If I had the vaguest notion of how to go about it, I would be tempted to dash down to the nearest betting shop and put a wager on next Wednesday’s weather. The odds against it snowing again would have to be tremendous and therefore the potential winnings vast. If only I’d thought of this last week.
I wonder whether it’s a new and unexpected pattern of global warming emerging. Wintry every Wednesday, thunderstorms on Thursdays, frost on Fridays, sunshine for Saturdays. That degree of predictability would be dead handy.
“If it’s snowing, it must be Wednesday.”
There’s something very comforting about sweeping statements, and it strikes me that January is rather a good month for them. Plenty of people would be able to say, hand on heart, a week or two into the month, that they have been completely sober all year long.

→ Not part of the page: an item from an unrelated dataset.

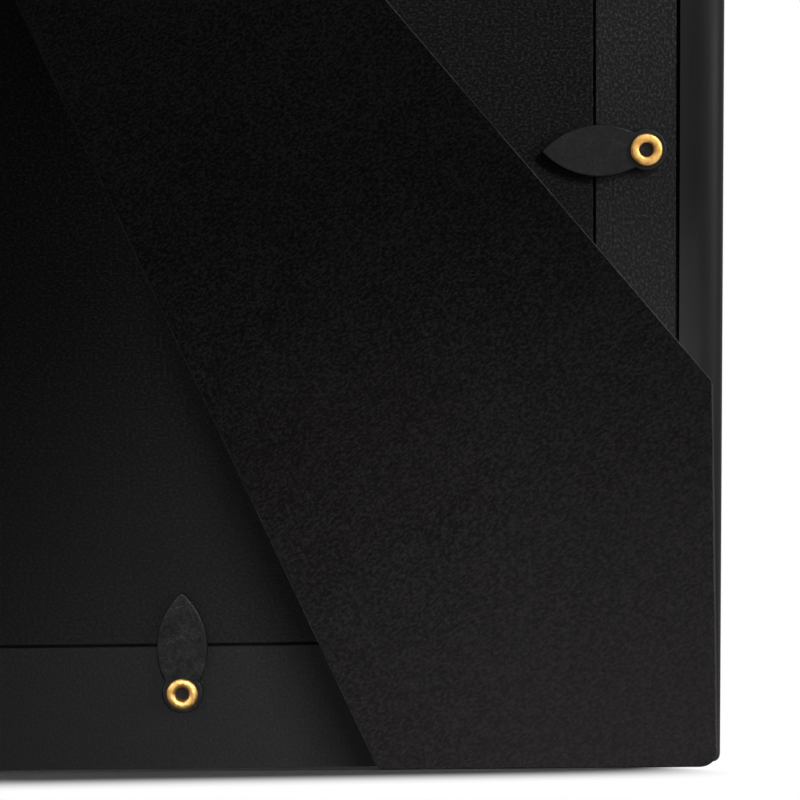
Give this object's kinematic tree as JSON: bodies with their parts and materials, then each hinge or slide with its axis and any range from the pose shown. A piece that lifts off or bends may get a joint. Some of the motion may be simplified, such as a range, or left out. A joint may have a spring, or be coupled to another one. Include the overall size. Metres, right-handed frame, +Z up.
{
  "type": "metal photo frame",
  "caption": "Black metal tabletop photo frame with a covered backboard, riveted turn buttons, a removable door and a slanted easel strut that folds flat.",
  "frame": {"origin": "on the table, midway between the two sides and midway between the frame's front and the strut's foot", "axes": "+X is the viewer's right seen from the front, +Y runs from the front to the back, where the strut stands, +Z is up"},
  "size_m": [0.168, 0.0884, 0.2123],
  "materials": {
    "black_metal": "satin black powder coat",
    "key_steel": "bare steel",
    "covered_board": "fibreboard covered in black embossed paper",
    "grey_card": "raw grey card",
    "white_paper": "plain uncoated paper",
    "clear_glass": "polished",
    "button_metal": "satin black coat",
    "eyelet_brass": "rolled, slightly rough"
  },
  "bodies": {
    "frame": {"rail_left": "black_metal", "rail_right": "black_metal", "rail_bottom": "black_metal", "rail_top": "black_metal", "corner_key_bottom_left": "key_steel", "corner_key_bottom_right": "key_steel", "corner_key_top_left": "key_steel", "corner_key_top_right": "key_steel", "backing_ring": "covered_board", "door_panel": "covered_board", "backing_card": "grey_card", "picture_sheet": "white_paper", "glass": "clear_glass", "eyelet_left": "eyelet_brass", "eyelet_right": "eyelet_brass", "eyelet_bottom": "eyelet_brass", "eyelet_top": "eyelet_brass", "hinge_door_leaf": "button_metal", "hinge_pin": "key_steel", "door_rivet_left": "button_metal", "door_rivet_right": "button_metal"},
    "strut": {"strut_board": "covered_board", "hinge_strut_leaf": "button_metal", "strut_rivet_left": "button_metal", "strut_rivet_right": "button_metal"},
    "button_left": {"turn_button_left": "button_metal"},
    "button_right": {"turn_button_right": "button_metal"},
    "button_bottom": {"turn_button_bottom": "button_metal"},
    "button_top": {"turn_button_top": "button_metal"}
  },
  "joints": [
    {"name": "strut_hinge", "type": "hinge", "parent": "frame", "child": "strut", "pos_m": [0.018, 0.0083, 0.14427], "axis": [0.8396, -0.1424, -0.5242], "range_deg": [-24.5, 0]},
    {"name": "button_left_turn", "type": "hinge", "parent": "frame", "child": "button_left", "pos_m": [-0.0715, -0.00684, 0.09253], "axis": [0, 0.965, -0.2622], "continuous": true},
    {"name": "button_right_turn", "type": "hinge", "parent": "frame", "child": "button_right", "pos_m": [0.0715, -0.00684, 0.09253], "axis": [0, 0.965, -0.2622], "continuous": true},
    {"name": "button_bottom_turn", "type": "hinge", "parent": "frame", "child": "button_bottom", "pos_m": [0.0008, -0.02879, 0.01176], "axis": [0, 0.965, -0.2622], "range_deg": [-120, 120]},
    {"name": "button_top_turn", "type": "hinge", "parent": "frame", "child": "button_top", "pos_m": [-0.0008, 0.02161, 0.19723], "axis": [0, 0.965, -0.2622], "continuous": true}
  ]
}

Ask them again on, say, Valentine’s Day, and you would hear barely a murmur.
On January 3rd, I was able to complain with conviction “This year has been awful so far, we’ve had to make an emergency dash to the doctor’s every single day”, thanks to a virus that sent my daughter’s temperature high enough to melt any snow within a substantial radius. Glad that particular sweeping statement soon ceased to be valid.